Une valorisation classique coûte 11 000 francs qui, dans le schéma proposé par Invest Direct, doivent être réglés par la société en quête de financements. «Ce prix d’entrée est relativement important, souligne Kathleen De Baets Druart, fondatrice du cabinet de conseil financier EnFIN! Finance à Lausanne. Si l’on y ajoute les frais d’avocats et de notaires qui interviennent dans un processus de titrisation, l’addition s’élève à près de 30 000 francs. Cela freinera sans doute ceux qui cherchent à lever des sommes modérées, de l’ordre de quelques centaines de milliers de francs.»

Du côté des investisseurs, les PME constituent des placements intéressants puisque particulièrement stables. Selon un rapport de Credit Suisse de 2022, les placements en capital-investissement offriraient des rendements de 5% à 7% plus élevés que les actions en bourse.

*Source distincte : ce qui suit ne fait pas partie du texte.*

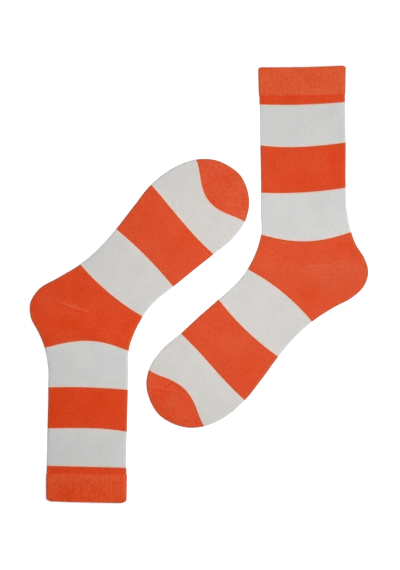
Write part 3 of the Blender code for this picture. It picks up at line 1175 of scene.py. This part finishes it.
@dataclass
class Sleeve:
    """The plain tube from under the welt to the toe, in one table of loops."""

    sock: Sock
    runs: tuple[tuple[str, KnitFinish], ...] = (
        ("top_band", JERSEY),
        ("leg_white_upper", PALE_JERSEY),
        ("leg_orange", JERSEY),
        ("leg_white_lower", PALE_JERSEY),
        ("heel", HEEL_JERSEY),
        ("foot_white_rear", PALE_JERSEY),
        ("foot_orange", JERSEY),
        ("foot_white_front", PALE_JERSEY),
    )
    stations: Array = field(init=False)  # fractional course of each row
    clean: Array = field(init=False)  # the places on the plain form
    points: Array = field(init=False)  # the places with the creases and grooves
    fold: Array = field(init=False)
    hollow: Array = field(init=False)
    tone: Array = field(init=False)

    def __post_init__(self) -> None:
        """Lay the loops, lift the creases and cut the grooves between wales."""
        tube, side = self.sock.tube, GAUGE.side
        self.stations = tube.rows(tube.starts["top_band"], tube.starts["toe"], GAUGE.row_pitch)
        loops = np.array([tube.loops(Ring(row, GAUGE.outside), side) for row in self.stations])
        self.clean = loops[..., :3]
        self.fold = loops[..., 6]
        self.hollow = grooves(loops.shape[1], GAUGE.columns)
        self.tone = tube.tone(loops[..., :2])
        upper = np.arange(loops.shape[1]) <= side
        self.points = loops[..., :3] - loops[..., 3:6] * (GAUGE.groove * self.hollow)[:, None]
        self.points[..., 2] += tube.lift(loops[..., :2], self.fold, upper)
        self.interlock()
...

Ils ont aussi la particularité de ne pas être corrélés à la volatilité des marchés boursiers. Pour les sociétés émettrices, l’intérêt réside également dans la possibilité d’étendre leur base d’actionnaires. «En fragmentant leur actionnariat, les sociétés évitent le risque que certains s’offrent de grosses parts et prennent trop de contrôle», note Kathleen De Baets Druart.

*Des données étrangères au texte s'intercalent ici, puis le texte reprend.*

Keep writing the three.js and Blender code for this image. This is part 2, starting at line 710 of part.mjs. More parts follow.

Des échéances à long terme

La solution proposée par Invest Direct permet par ailleurs de réduire les montants d’investissement minimum à seulement 5000 ou 10 000 francs, contre les 50 000 francs minimum actuels. La société vise néanmoins uniquement les investisseurs professionnels. «Les règles édictées par la Finma sont explicites: les investisseurs doivent disposer d’une fortune nette de 2 millions minimum ou de 500 000 francs de fortune assortie d’une expérience préalable dans ce type d’investissements, précise Frank Levy. Le profil type s’apparente donc à celui de l’entrepreneur qui souhaite investir dans des sociétés afin de diversifier ses actifs.»

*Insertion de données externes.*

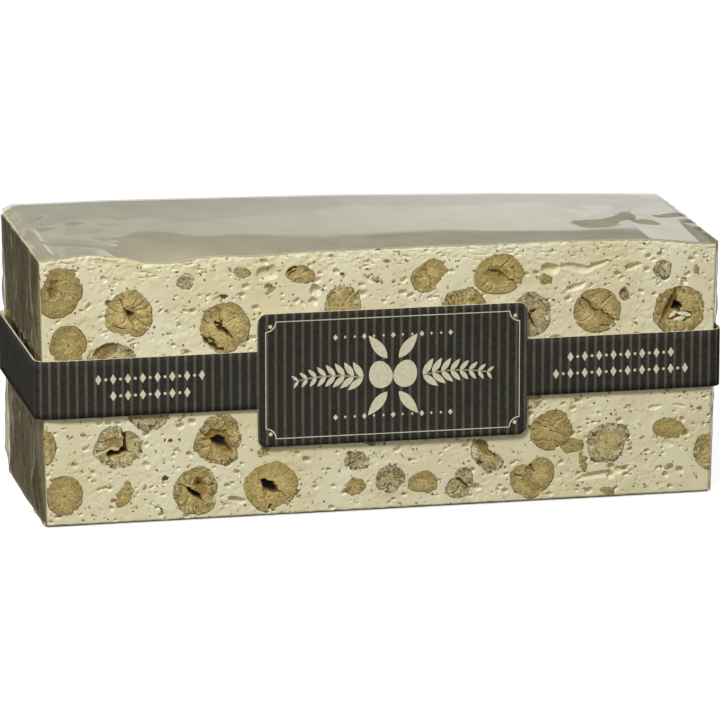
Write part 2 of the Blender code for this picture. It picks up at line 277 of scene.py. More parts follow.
# %% The room: a pale wall, one long panel and darkness
DARK_ROOM = 0.21
DIM_WALL = 0.20
PALER_WALL = 0.37, 0.74  # at its left and right end, as the panel's values are
PALER_ENDS = 0.178, 0.235
PANEL_ENDS = 0.190, 0.263
PANEL_MIDDLE = 0.2935, 0.191  # height of its middle line
PANEL_HALF = 0.0235, 0.038  # half its height
PANEL_LIGHT = 0.17
sky = world.node_tree
ray = add(sky, "ShaderNodeTexCoord").outputs["Generated"]
facing = add(sky, "ShaderNodeSeparateXYZ", {0: ray}).outputs
from_left = []
for (left, right), (at_left, at_right) in (
    (PALER_ENDS, PALER_WALL),
    (PANEL_ENDS, PANEL_MIDDLE),
    (PANEL_ENDS, PANEL_HALF),
):
    ends = {"From Min": left, "From Max": right, "To Min": at_left, "To Max": at_right}
    from_left.append(add(sky, "ShaderNodeMapRange", {"Value": facing["X"], **ends}).outputs[0])
paler, panel_up, panel_half = from_left
off_middle = add(sky, "ShaderNodeMath", {0: facing["Z"], 1: panel_up}, operation="SUBTRACT").outputs[0]
off_panel = add(sky, "ShaderNodeMath", {0: off_middle}, operation="ABSOLUTE").outputs[0]
past_edge = add(sky, "ShaderNodeMath", {0: off_panel, 1: panel_half}, operation="SUBTRACT").outputs[0]
on_panel = add(
    sky,
    "ShaderNodeMapRange",
    {"Value": past_edge, "From Min": 0.003, "From Max": -0.003, "To Max": PANEL_LIGHT},
).outputs[0]
lit_wall = add(sky, "ShaderNodeMath", {0: paler, 1: on_panel}, operation="ADD").outputs[0]
over_panel = add(sky, "ShaderNodeMath", {0: off_middle, 1: panel_half}, operation="SUBTRACT").outputs[0]
above = add(
    sky, "ShaderNodeMapRange", {"Value": over_panel, "From Min": -0.002, "From Max": 0.004}
).outputs[0]
wall = add(sky, "ShaderNodeMix", {0: above, 2: lit_wall, 3: DIM_WALL}, data_type="FLOAT").outputs[0]
behind = add(sky, "ShaderNodeMath", {0: facing["Y"], 1: 0.5}, operation="GREATER_THAN").outputs[0]
strength = add(sky, "ShaderNodeMix", {0: behind, 2: DARK_ROOM, 3: wall}, data_type="FLOAT").outputs[0]
backdrop = sky.nodes["Background"]
backdrop.inputs["Color"].default_value = linear("#FFFFFC")
sky.links.new(strength, backdrop.inputs["Strength"])
print("room: dark", DARK_ROOM, "dim wall", DIM_WALL, "paler wall", PALER_WALL, "panel +", PANEL_LIGHT)

# %% [markdown]
# ## Random numbers that look like food
# Real surfaces are uneven at several sizes at once. This function gives smooth random heights with
# lumps of one chosen size, always the same for the same seed. Sums of it make crumb, waves and
# ragged edges. It works on whole arrays of points at once, which keeps the script quick.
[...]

Les actifs de private equity se caractérisent par des échéances à long terme et des conditions restrictives en matière de cession. «La numérisation permettra de remédier au manque de transférabilité des titres de private equity, dans la mesure où ils deviennent plus faciles à échanger et intégrés à une plateforme telle que SDX», détaille le directeur d’Invest Direct.

«Les titres tokenisés restent encore relativement méconnus. Si nous voulons développer ces solutions sur la blockchain, nous devons créer un marché attractif et professionnel.»

 

Le premier token de la bourse suisse dédiée aux titres numériques a été émis à l’été 2022. «Les conditions-cadres pour permettre l’émergence d’un marché de titres tokenisés sont désormais réunies, se réjouit Philippe Gilliéron, professeur de droit à l’Université de Lausanne et avocat associé à l’étude Wilhelm Gilliéron Avocats à Lausanne. Les solutions techniques existent également, à l’image de celles développées par SDX. Ce qu’il reste à trouver, c’est un marché secondaire sur lequel revendre ces titres numérisés à large échelle.» Depuis 2021, la loi autorise la transmission de titres sous forme de jetons électroniques.

Les titres numériques ne font cependant pas l’unanimité parmi les sociétés et les investisseurs, parfois frileux à l’idée de rogner sur la sécurité de leur placement. «La tokenisation fait appel à des processus très techniques, explique Philippe Gilliéron. Or les conseils d’administration ne disposent souvent pas du temps nécessaire pour s’informer sur ces processus et en comprendre le mécanisme. Dans la majorité des cas, cette méconnaissance engendre forcément une certaine réticence.»

Pour Christian Wilk, fondateur d’Aequitec, la start-up zurichoise qui assure l’hébergement des tokens émis par les sociétés validées par Invest Direct, «les titres tokenisés restent encore relativement méconnus. Si nous voulons développer ces solutions sur la blockchain et tendre vers la normalisation de ces processus, nous devons créer un marché attractif et professionnel.» Pour lui, cette nouvelle catégorie est surtout un outil supplémentaire pour les entreprises qui souhaitent émettre des titres. «En tant qu’investisseur, on cherche à trouver l’équilibre idéal entre la sécurité, la flexibilité et l’utilisabilité. Tous les titres numériques n’offrent pas le même degré de sécurité que les titres traditionnels, mais ils permettent à l’émetteur de lever des fonds beaucoup plus rapidement en cas de besoin.»